По счастью, существует нечто, затрагивающее самые широкие массы населения: одна из главных функций государства в рыночной экономике — урегулирование внешних издержек, т. е. тех случаев, когда поведение людей или компаний имеет широкие социальные последствия. В главе 1 я отметил, что все рыночные сделки являются добровольными обменами, которые приносят выгоды стогнам, участвующим в этих сделках. Это утверждение сохраняет свою силу, кроме слова «участвующие», что оставило мне некоторое пространство для маневра. Проблема в том, что не все лица, на которых оказывает воздействие рыночная сделка, сидели за столом при ее заключении. Наш сосед Стюарт, с которым у нас общая стена, страсть как любит поиграть на барабане бонго. Уверен, что и он, и владелец магазина музыкальных инструментов были довольны, когда Стюарт недавно купил новый комплект этих барабанов. (Судя по шуму, который производит это приобретение, Стюарт, вероятно, даже прикупил что-то вроде высокотехнологичного усилителя.) Но я-то совсем не в восторге от этой сделки.

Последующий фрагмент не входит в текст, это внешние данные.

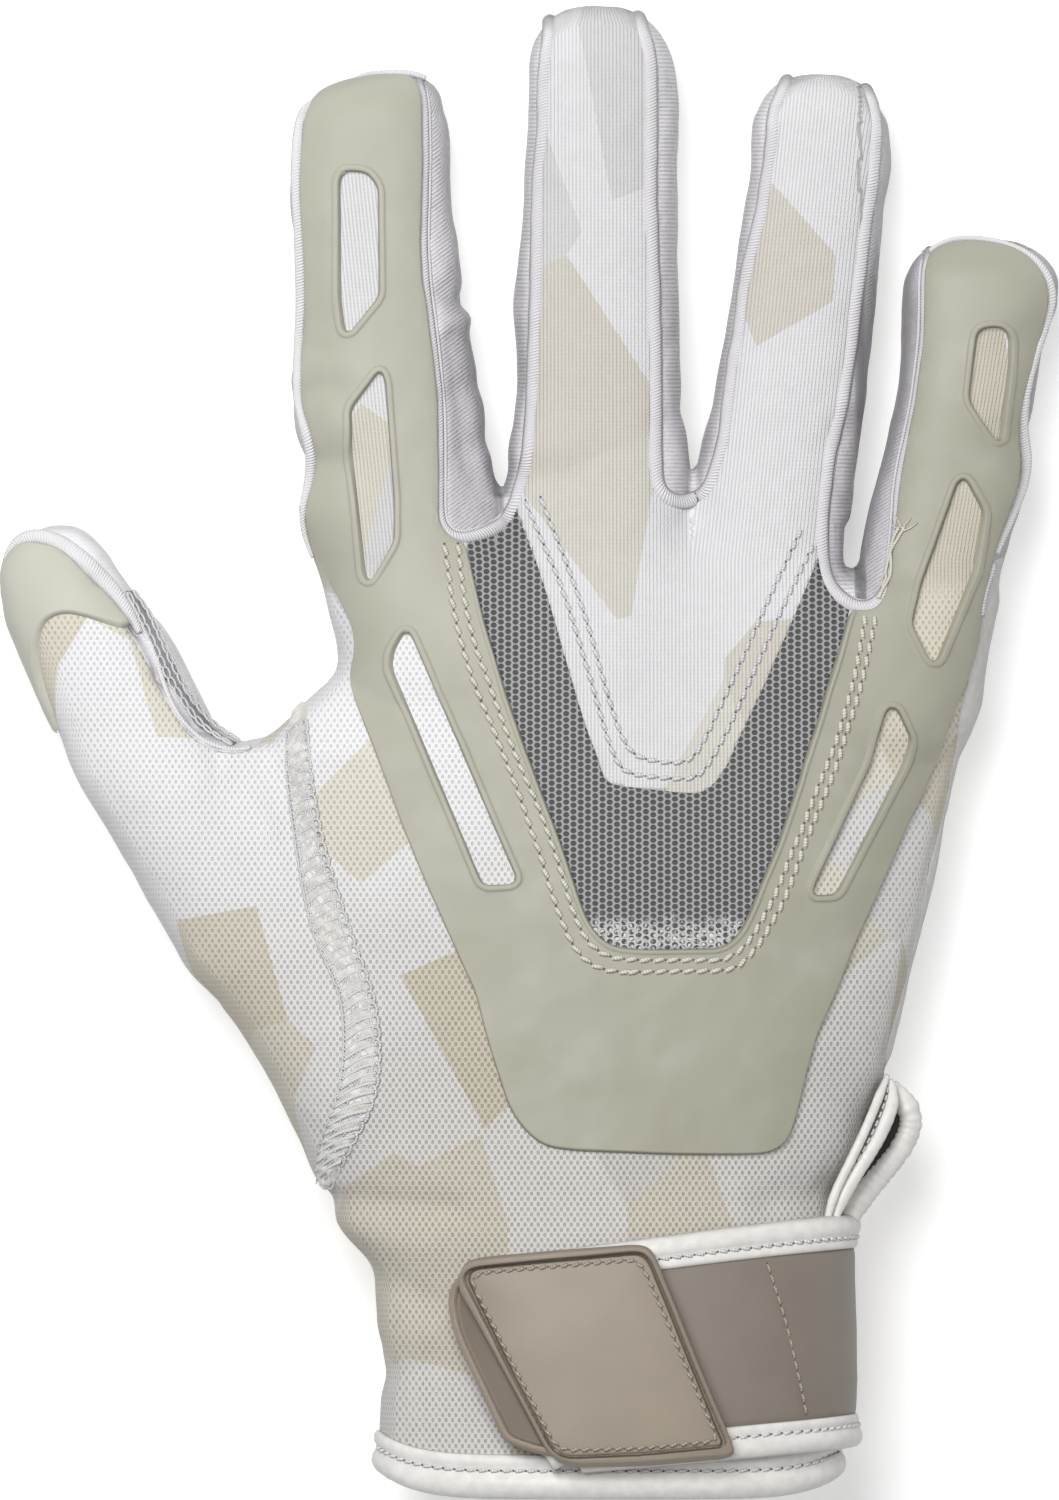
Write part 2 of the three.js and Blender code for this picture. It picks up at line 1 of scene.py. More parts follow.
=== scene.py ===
"""A football receiver glove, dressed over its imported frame.

The cloth body is one smooth surface grown from the glove's outline in the photograph and a table
of heights. It is cut along the seams into panels. Rubber, leather and thread lie over it. Lengths
are millimetres until a mesh is made, and Blender's metres after that.
"""

import math

import bpy
import numpy as np
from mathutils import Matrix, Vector, noise
from mathutils.bvhtree import BVHTree


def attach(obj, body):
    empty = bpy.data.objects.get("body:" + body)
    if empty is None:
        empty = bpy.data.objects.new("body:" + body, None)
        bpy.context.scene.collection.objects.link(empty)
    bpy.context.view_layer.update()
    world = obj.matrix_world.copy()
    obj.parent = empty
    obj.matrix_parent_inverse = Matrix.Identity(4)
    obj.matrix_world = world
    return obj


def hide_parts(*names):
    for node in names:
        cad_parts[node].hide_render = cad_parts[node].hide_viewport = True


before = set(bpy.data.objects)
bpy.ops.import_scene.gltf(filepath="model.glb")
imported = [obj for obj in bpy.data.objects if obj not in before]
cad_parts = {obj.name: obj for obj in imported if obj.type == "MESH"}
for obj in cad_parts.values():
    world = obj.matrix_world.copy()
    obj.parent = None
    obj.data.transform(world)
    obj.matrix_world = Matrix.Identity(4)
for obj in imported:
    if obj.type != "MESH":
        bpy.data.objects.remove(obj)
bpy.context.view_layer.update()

# The photograph's scale, and the pixel that lies over the origin

PIXEL = 0.152
ORIGIN_PIXEL = (620, 900)
PICTURE = (1059, 1500)
METRE = 0.001

# Sizes of cloth and rubber, and the steps of the grids that they are worked out on

CLOTH = 1.2
MESH_CLOTH = 0.8
FLARE_LEATHER = 0.9
RUBBER = 0.95
LIP = 0.3
PALM_SEAM = 5.5
SEAM_DIP = 0.35
GRID = 0.8
MAP_STEP = 0.45
ABOVE = 60
FAR = 6.0

# Places on the glove, as pixel rows and as the wrist's middle in millimetres across and up

KNUCKLE_ROW = 560
HEM_ROW = 1487
WRIST_AXIS = (-1.2, 21.0)

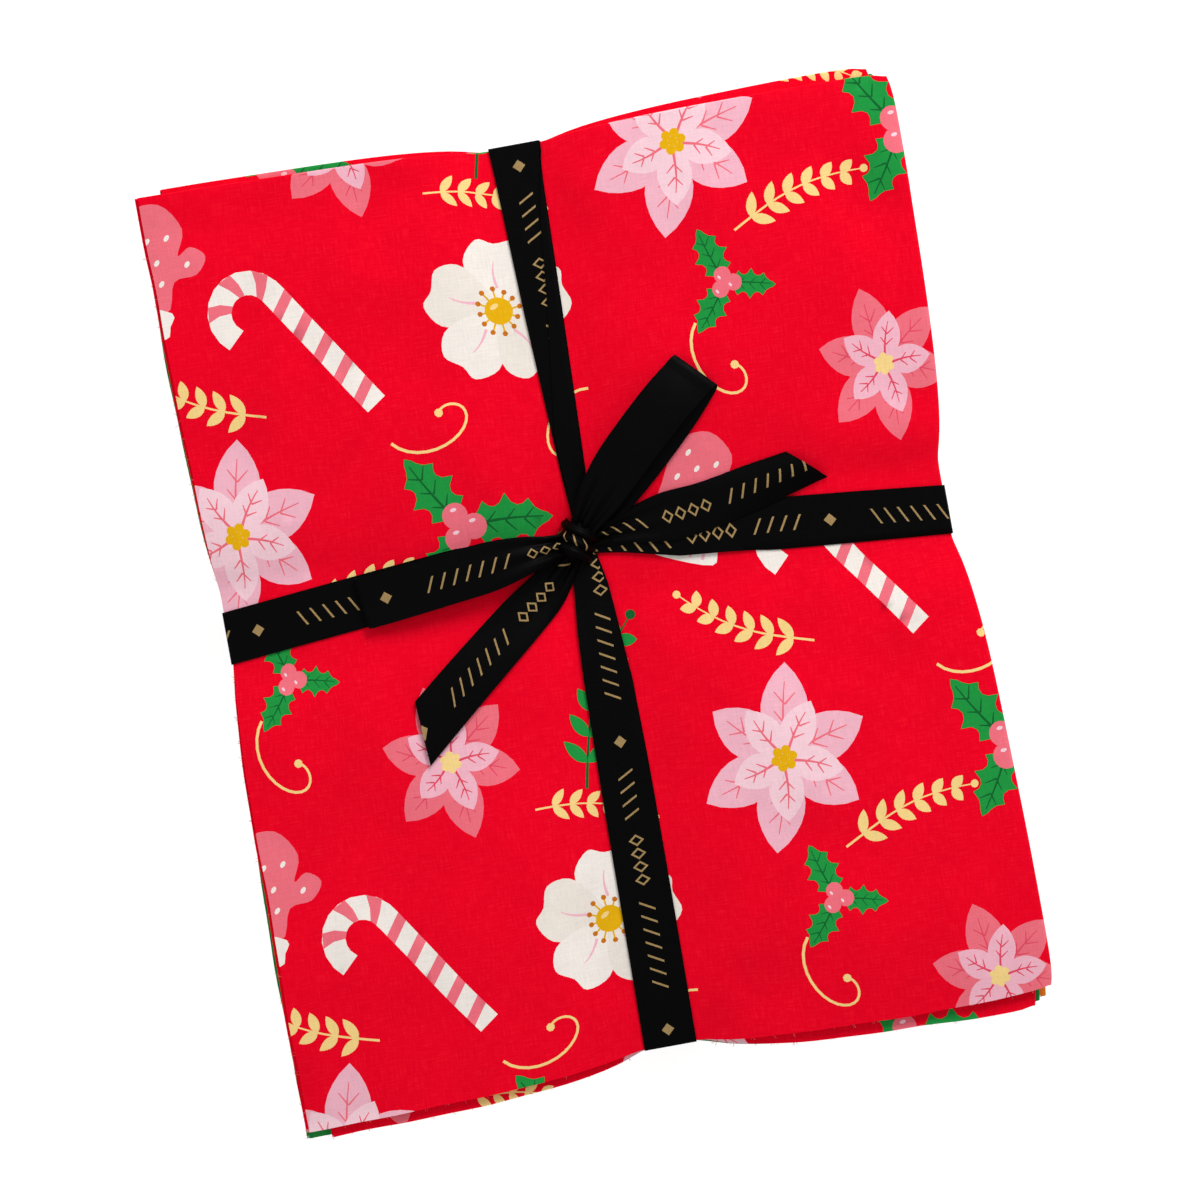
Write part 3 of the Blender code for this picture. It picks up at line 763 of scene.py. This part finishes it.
# The raw edges. Nothing is hemmed: the cloths are cut, so along their free edges a few short
# ends of thread stand out, in the cloth's own dye with the undyed core showing.
THREAD_SPACING = 6.0
THREAD_SHARE = 0.45
THREAD_LENGTH = 1.1
THREAD_THICK = 0.13
THREAD_SEED = 5
UNDYED = (0.86, 0.80, 0.74)
UNDYED_SHARE = 0.25
CLEAR_OF_BAND = 2.0
THREADS_FROM = 2


def raw_edges(first):
    """A mesh of lines along the cut edges, with the way out and the dye at each point."""
    u = np.concatenate(cut_places(PLAIN_X, PLAIN_X, -HALF_X, FOLD_X, CUT_WIDTH))
    v = np.concatenate(cut_places(PLAIN_Y, PLAIN_Y, -HALF_Y, FOLD_Y, CUT_LENGTH))
    places, ways, dyes, links = [], [], [], []
    for number, values in enumerate(FAT_QUARTERS[first - 1:], start=first):
        row = dict(zip(COLUMNS, values))
        core = np.array(dye(row["ground"])) * (1 - UNDYED_SHARE) + np.array(UNDYED) * UNDYED_SHARE
        for edge_u, edge_v, inward in ((0, v, (1, 0)), (CUT_WIDTH, v, (-1, 0)),
                                       (u, 0, (0, 1)), (u, CUT_LENGTH, (0, -1))):
            line = np.stack(np.broadcast_arrays(edge_u, edge_v), -1).astype(float)
            edge = lay_cotton(line, 0.0, number, row)
            way = edge - lay_cotton(line + inward, 0.0, number, row)
            start = sum(len(done) for done in places)
            clear = np.minimum(np.abs(edge[:, 0] - LONG_X) - LONG_FLAT,
                               np.abs(edge[:, 1] - CROSS_Y) - CROSS_FLAT) > CLEAR_OF_BAND
            links += [(start + index, start + index + 1) for index in range(len(line) - 1)
                      if clear[index] and clear[index + 1]]
            places.append(edge)
            ways.append(way / np.linalg.norm(way, axis=1)[:, None])
            dyes.append(np.tile((*core, 1.0), (len(line), 1)))
    mesh = bpy.data.meshes.new("raw_edges")
    mesh.from_pydata((np.concatenate(places) * MM).tolist(), links, [])
    outward = mesh.attributes.new("outward", "FLOAT_VECTOR", "POINT")
    outward.data.foreach_set("vector", np.concatenate(ways).astype(np.float32).reshape(-1))
    dyed = mesh.attributes.new("dye", "FLOAT_COLOR", "POINT")
    dyed.data.foreach_set("color", np.concatenate(dyes).astype(np.float32).reshape(-1))
    return mesh


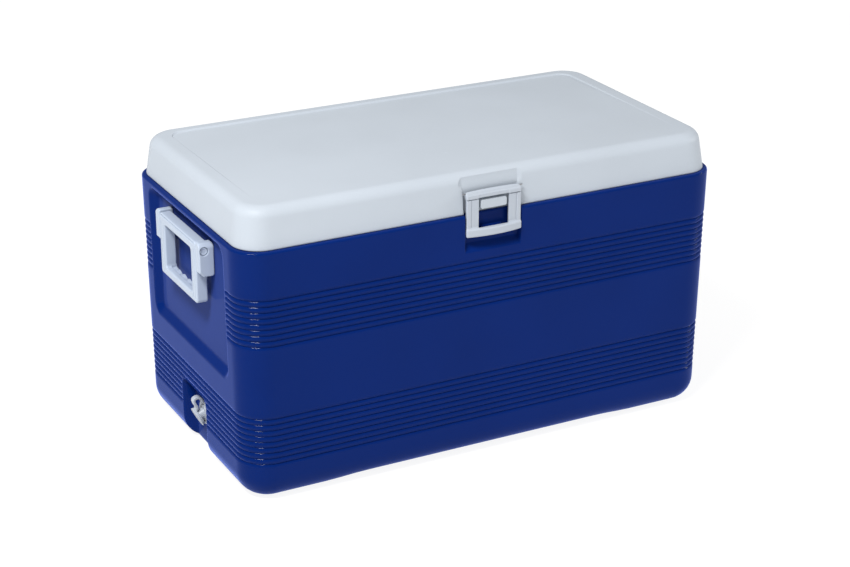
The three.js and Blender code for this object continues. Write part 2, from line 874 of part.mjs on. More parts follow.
// ---------------------------------------------------------------- drain, at the left end
const DRAIN_SEAT_X = DRAIN_RECESS.floorX - GAP - DRAIN.washer - GAP;
const DRAIN_FACE_X = DRAIN_SEAT_X - DRAIN.flange;
const DRAIN_OUT = new THREE.Vector3(-Math.cos(DRAIN.neckTilt), 0, -Math.sin(DRAIN.neckTilt));

function drainPoint(distance) {
  const point = new THREE.Vector3(DRAIN_FACE_X + 1, 0, DRAIN.axisZ);
  return point.addScaledVector(DRAIN_OUT, distance).toArray();
}

function drainSpout() {
  const at = (x) => [x, 0, DRAIN.axisZ];
  const body = joined(
    solid(rod(DRAIN.flangeRadius, at(DRAIN_FACE_X), at(DRAIN_SEAT_X), 16)),
    solid(rod(DRAIN.tubeRadius, at(DRAIN_FACE_X + 1), at(DRAIN.innerX), 16)),
    solid(rod(DRAIN.neckRadius, drainPoint(0), drainPoint(DRAIN.neckLength), 16)),
  );
  return cut(
    body,
    solid(rod(DRAIN.boreRadius, at(DRAIN_SEAT_X + 1), at(DRAIN.innerX + PAST), 16)),
    solid(rod(DRAIN.neckBore, drainPoint(-2), drainPoint(DRAIN.neckLength + PAST), 16)),
  );
}

function drainWasher() {
  const at = (x) => [x, 0, DRAIN.axisZ];
  const from = DRAIN_RECESS.floorX - GAP;
  return cut(
    solid(rod(DRAIN.flangeRadius - 1, at(from - DRAIN.washer), at(from), 16)),
    solid(rod(DRAIN.tubeRadius + GAP, at(from - PAST), at(from + PAST), 16)),
  );
}

function drainNut() {
  const at = (x) => [x, 0, DRAIN.axisZ];
  const wallX = -LINER.halfLength + LINER.draft * (BODY.height - DRAIN.axisZ);
  const from = wallX + 0.9;
  return cut(
    solid(rod(DRAIN.nutRadius, at(from), at(from + DRAIN.nut), 6)),
    solid(rod(DRAIN.tubeRadius + GAP, at(from - PAST), at(from + DRAIN.nut + PAST), 16)),
  );
}

// The cap closes the neck's mouth. Its strap loops up from the cap to the flange's top edge.
function drainCap() {
  const disc = solid(rod(DRAIN.capRadius, drainPoint(DRAIN.capLow), drainPoint(DRAIN.capTop), 16));
  const socketRadius = DRAIN.capRadius - DRAIN.capWall;
  const socket = solid(rod(socketRadius, drainPoint(0), drainPoint(DRAIN.capSeat), 16));
  const start = new THREE.Vector3(...drainPoint(DRAIN.capLow + 1.6));
  const up = new THREE.Vector3(DRAIN_OUT.z, 0, -DRAIN_OUT.x);
  const rim = start.clone().addScaledVector(up, DRAIN.capRadius - 1);
  const rootX = DRAIN_FACE_X - 2.2;
  const rootZ = DRAIN.axisZ + DRAIN.flangeRadius + 0.2;
  const path = new THREE.CatmullRomCurve3([
    rim,
    new THREE.Vector3(rim.x - 2.6, 0, rim.z + 3.5),
    new THREE.Vector3(rim.x - 2.2, 0, rim.z + 8.5),
    new THREE.Vector3((rim.x + rootX) / 2 - 0.5, 0, rootZ + 4.6),
    new THREE.Vector3(rootX - 3.5, 0, rootZ + 3.6),
    new THREE.Vector3(rootX, 0, rootZ),
  ]);
  const section = new THREE.Shape([
    new THREE.Vector2(-DRAIN.strap / 2, -DRAIN.strapWidth / 2),
    new THREE.Vector2(DRAIN.strap / 2, -DRAIN.strapWidth / 2),
    new THREE.Vector2(DRAIN.strap / 2, DRAIN.strapWidth / 2),
    new THREE.Vector2(-DRAIN.strap / 2, DRAIN.strapWidth / 2),
  ]);
  const strap = new THREE.ExtrudeGeometry(section, { extrudePath: path, steps: 10 });
  return joined(disc.subtract(socket), solid(strap));
}

// ---------------------------------------------------------------- the assembly
const chest = new THREE.Group();
chest.add(part('body_shell', bodyShell(), BLUE));
chest.add(part('body_foam', bodyFoam(), FOAM));
chest.add(part('body_liner', bodyLiner(), LINER_WHITE));
chest.add(part('lid_shell', lidShell(), LID_WHITE));
chest.add(part('lid_foam', lidFoam(), FOAM));
chest.add(part('lid_liner', lidLiner(), LINER_WHITE));
chest.add(part('latch_bail', latchBail(), FITTING_WHITE));
chest.add(part('latch_pin', latchPin(), STEEL));
chest.add(handle('left'));
chest.add(handle('right'));
for (const [side, centre] of Object.entries(HINGE.centres)) {
  chest.add(hinge(side, centre));
}
chest.add(part('drain_spout', drainSpout(), FITTING_WHITE));
chest.add(part('drain_washer', drainWasher(), RUBBER));
chest.add(part('drain_nut', drainNut(), FITTING_WHITE));
chest.add(part('drain_cap', drainCap(), FITTING_WHITE));

export default chest;
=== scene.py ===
"""The looks of an insulated ice chest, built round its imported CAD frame.

Shapes are worked out in millimetres in the frame's own axes (+Z up, +X the right end, -Y the front)
and become metres when a mesh is made.
"""

import json
import math

import bmesh
import bpy
import numpy as np
from mathutils import Matrix, Vector


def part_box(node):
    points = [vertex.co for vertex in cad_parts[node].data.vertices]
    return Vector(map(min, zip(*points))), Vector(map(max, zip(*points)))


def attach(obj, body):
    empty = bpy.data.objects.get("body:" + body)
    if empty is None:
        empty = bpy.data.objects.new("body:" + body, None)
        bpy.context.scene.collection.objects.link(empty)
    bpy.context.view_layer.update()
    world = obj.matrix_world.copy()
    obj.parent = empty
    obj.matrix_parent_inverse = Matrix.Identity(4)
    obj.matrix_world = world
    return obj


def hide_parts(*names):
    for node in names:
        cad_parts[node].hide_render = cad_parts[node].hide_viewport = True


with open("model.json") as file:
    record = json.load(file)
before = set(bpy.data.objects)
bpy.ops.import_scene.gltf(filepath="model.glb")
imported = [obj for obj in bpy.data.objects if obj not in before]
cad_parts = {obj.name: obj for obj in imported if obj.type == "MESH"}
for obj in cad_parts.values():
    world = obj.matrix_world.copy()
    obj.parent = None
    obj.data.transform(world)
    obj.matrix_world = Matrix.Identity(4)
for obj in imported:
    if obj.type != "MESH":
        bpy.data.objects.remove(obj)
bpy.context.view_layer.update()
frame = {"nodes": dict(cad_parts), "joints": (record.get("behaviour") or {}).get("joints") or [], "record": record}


# ------------------------------------------------ the frame's places, in millimetres
def box(node):
    """The low and high corners of a CAD node."""
    low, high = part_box(node)
    return np.array(low) * 1000, np.array(high) * 1000


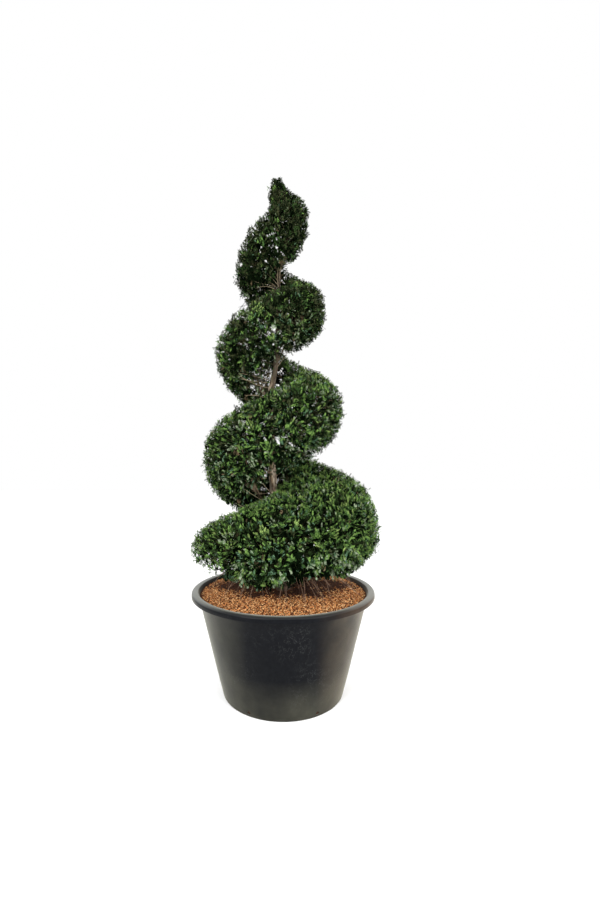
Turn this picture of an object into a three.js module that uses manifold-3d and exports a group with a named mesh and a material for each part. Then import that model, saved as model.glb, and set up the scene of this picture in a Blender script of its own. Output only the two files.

Внешние издержки составляют корень всевозможных политических проблем — от самых приземленных до тех, что в буквальном смысле угрожают существованию планеты:
• «The Economist» однажды несколько ворчливо предложил обязать семьи, путешествующие с малыми детьми на самолетах, занимать места в задней части салона, чтобы другие пассажиры могли наслаждаться комфортом «зоны, свободной от детей». В редакционной статье журнал отметил: «Дети, точно так же, как сигареты и мобильные телефоны, с очевидностью являются для находящихся рядом людей негативными внешними издержками. Каждый человек, претерпевший 12 часов полета рядом с плачущим младенцем или изнывающим от скуки подростком, который злобно пинает спинку впереди стоящего кресла, поймет это с той же быстротой, с какой он был бы рад свернуть шею этому подростку. Вот явный случай, когда рынок дает сбой: родители не несут всей полноты издержек (в действительности младенцев перевозят бесплатно), поэтому они готовы тащить свое шумное потомство в путешествия. Где оказывается „невидимая рука“ как раз тогда, когда она должна дать хорошую оплеуху?» [35] .
35
Mum's the Word // The Economist, 1998, December 5.